Abstract

Particle image velocimetry (PIV) is commonly used to measure multiple field-of-views (FOVs) of the flow in large urban domains, performed in wind tunnels using an array of cameras located at fixed positions or a single camera setup that traverses during the measurements. With respect to the large amount of data produced in this type of measurement, traditional stitching approaches are no longer adequate to efficiently merge the image data. A physics-based flow field stitching method is proposed for stitching flows in urban wind fields, named regional-flow stitching. It matches the flow characteristics within neighboring FOVs of flow using a vorticity-based reference window. The method is based on finding the optimal similarity between a reference window in one FOV and another possible matching window in the other FOV. The matching window rolls in both directions at the interval of two adjacent data points, which determines the stitching resolution.

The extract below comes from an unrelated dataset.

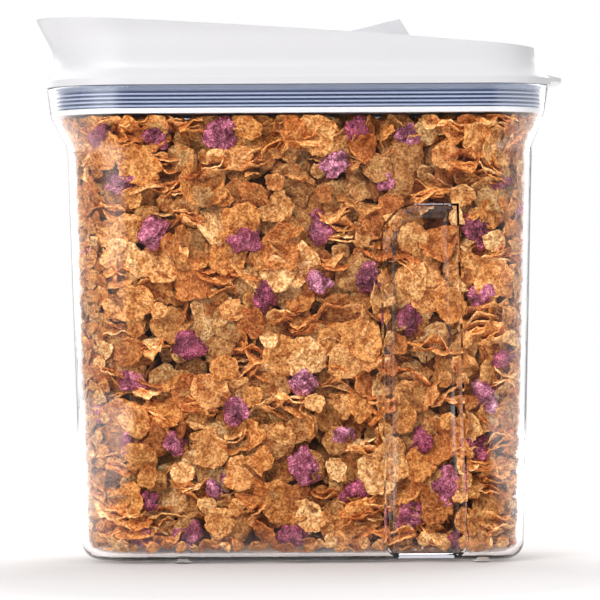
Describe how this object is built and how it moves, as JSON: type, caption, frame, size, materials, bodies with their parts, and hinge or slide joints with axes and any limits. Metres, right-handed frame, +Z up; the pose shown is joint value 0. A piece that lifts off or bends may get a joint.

The matching in flow similarity is evaluated using the normalized root-mean-squared error (NRMSE) between reference and possible matching windows, which is evaluated by comparison to a traditional stitching method and further verified using planar and stereo wind tunnel PIV measurement results. A comparison of computational cost with 8 FOVs and approximate 7% surface overlap between FOVs shows that our method is faster, taking about 46% of processing time, than a traditional stitching method. 3D visualization of the merged FOVs is further demonstrated with ParaView. The proposed stitching method may serve as a powerful tool for experimental studies involving large domains of urban wind flow fields.